Fidel Castro back in uniform

  • Cuban leader Fidel Castro appeared in his full military uniform for the first time since stepping down as President four years ago.
  • The 84-year-old revolutionary leader wore the olive-green cap and uniform — minus the star and laurels he held as Commander-in-Chief — at a speech early on Friday to students at the University of Havana.
  • Mr. Castro repeated his warning that the world stands on the brink of a nuclear conflagration due to tension pitting the United States and Israel against Iran. But Friday's 35-minute speech to thousands of students assembled on and in front of the majestic stairway leading to the historic university was by far Mr. Castro's most significant. Previously, Mr. Castro has mostly spoken in closed sessions to small groups, and his appearances were usually not announced ahead of time.
  • Mr. Castro — who began his political career as a student activist at the same university 60 years ago — said it had fallen to his tiny island to warn the world of the looming nuclear threat, and that it was important that it did not fail.
  • “Faced with the sceptics, our duty is to keep up the fight,” said Mr. Castro. “I am convinced that a good number of people are becoming conscious of the reality.” “In this, like in many battles of the past, we can win,” he said of his efforts to warn the world of the nuclear danger.
  • At Friday's speech, he was introduced as Cuba's “historic leader” and “Commander-in-Chief.”

Russia-Syria deal raises Israel's hackles

  • A major row has broken out between Russia and Israel over Russian plans to sell supersonic anti-ship missiles to Syria.
  • Following Moscow's announcement of a forthcoming supply of Yakhont cruise missiles to Syria, Israeli officials threatened to resume sales of advanced weapons to Georgia, which fought a bitter armed conflict with Russia two years ago.
  • Russia plans to supply Syria with at least two mobile coastal defence systems, called Bastion, armed with 36 Yakhont missiles each in a deal valued at $300 million, a source in Russia's arms industry told the Interfax news agency on Sunday. Yakhont is the Russian prototype of the BrahMos missile jointly built by India and Russia.

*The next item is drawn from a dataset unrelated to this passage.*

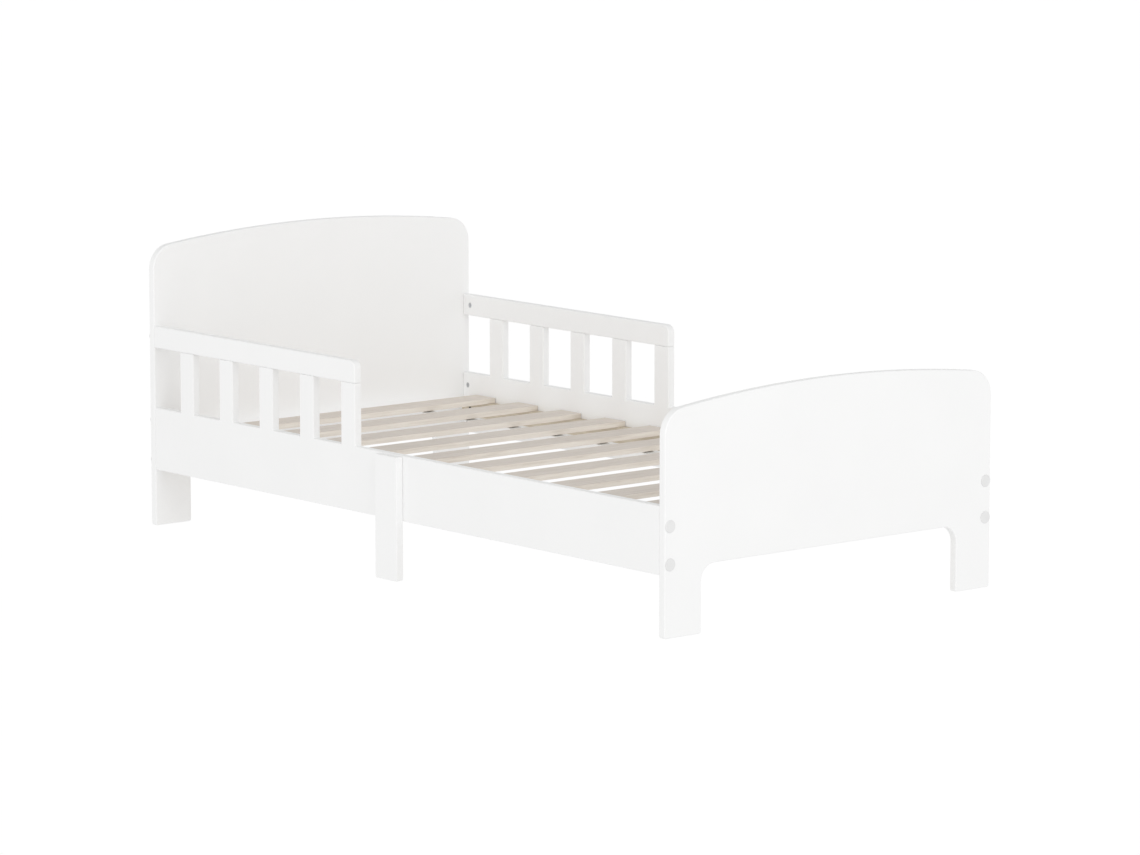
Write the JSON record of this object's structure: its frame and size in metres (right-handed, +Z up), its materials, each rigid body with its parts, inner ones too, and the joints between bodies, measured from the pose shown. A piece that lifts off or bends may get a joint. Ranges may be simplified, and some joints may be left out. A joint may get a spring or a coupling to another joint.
{
  "type": "toddler bed",
  "caption": "Low child's bed frame with arched end boards, part-length slatted side guards, centre legs and a loose slatted base that lifts out.",
  "frame": {"origin": "on the floor, at the middle of the bed", "axes": "+X across the bed to the right seen from the foot, +Y along the bed towards the headboard, +Z up"},
  "size_m": [0.77, 1.4424, 0.539],
  "materials": {
    "white_lacquer": "white satin lacquer",
    "slat_wood": "planed, unfinished",
    "ledger_pine": "planed, unfinished",
    "dowel_beech": "turned, unfinished",
    "webbing": "woven",
    "zinc_steel": "zinc plated",
    "black_steel": "black phosphate",
    "cap_plastic": "moulded satin"
  },
  "bodies": {
    "bed_frame": {"headboard": "white_lacquer", "footboard": "white_lacquer", "side_board_left": "white_lacquer", "side_board_right": "white_lacquer", "guard_rail_left": "white_lacquer", "guard_rail_right": "white_lacquer", "center_leg_left": "white_lacquer", "center_leg_right": "white_lacquer", "ledger_left": "ledger_pine", "ledger_right": "ledger_pine", "headboard_bolts": "zinc_steel", "footboard_bolts": "zinc_steel", "side_barrel_nuts": "zinc_steel", "rail_barrel_nuts": "zinc_steel", "headboard_caps": "cap_plastic", "footboard_caps": "cap_plastic", "corner_dowels": "dowel_beech", "guard_dowels": "dowel_beech", "ledger_screws_left": "black_steel", "ledger_screws_right": "black_steel", "center_leg_screws": "zinc_steel"},
    "slat_base": {"slat_01": "slat_wood", "slat_02": "slat_wood", "slat_03": "slat_wood", "slat_04": "slat_wood", "slat_05": "slat_wood", "slat_06": "slat_wood", "slat_07": "slat_wood", "slat_08": "slat_wood", "slat_09": "slat_wood", "slat_10": "slat_wood", "slat_11": "slat_wood", "strap_left": "webbing", "strap_right": "webbing", "strap_staples": "zinc_steel"}
  },
  "joints": [
    {"name": "slat_base_lift", "type": "slide", "parent": "bed_frame", "child": "slat_base", "axis": [0, 0, 1], "range_m": [0, 0.25]}
  ]
}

China suspends contacts with Japan

  • China has suspended senior bilateral contact with Japan over the detention of a Chinese captain accused of ramming his boat against Japanese patrol vessels in disputed waters, said state media on Sunday.
  • “China has already suspended bilateral exchanges at and above the provincial or ministerial levels,” the official Xinhua news agency quoted the Foreign Ministry as saying, without giving more details on the nature of the exchanges.
  • China has also halted contact with Japan on the issues of increasing civil flights and expanding aviation rights, said the report, adding a bilateral meeting on coal had also been postponed.
  • The stringent measures come after a Japanese court authorised prosecutors to extend by 10 days the detention of Zhan Qixiong, arrested earlier this month after the collision with two Japanese coastguard vessels in the East China Sea.
  • Disputed islands-The incident took place near the disputed Diaoyu islands —— called Senkaku in Japan and also claimed by Taiwan — which lie in an area with rich fishing grounds that is also believed to contain oil and gas deposits.

At Shenzhen, Hu focuses on economic success

  • Two weeks after Chinese Premier Wen Jiabao pleased pro-political reform sections in Beijing with his calls for “political restructuring”, President Hu Jintao stayed clear of the renewed reform debate during a much-anticipated visit to Shenzhen.
  • Mr. Hu, who like Mr. Wen visited the port city on the thirtieth anniversary of China's “reform and opening up” policies, made no mention of political reform in his speech, instead focusing on the success of China's “socialism with Chinese characteristics” — a phrase, scholars say, often used by leaders to underscore the uniqueness of China's system and its incompatibility with Western-style democracy.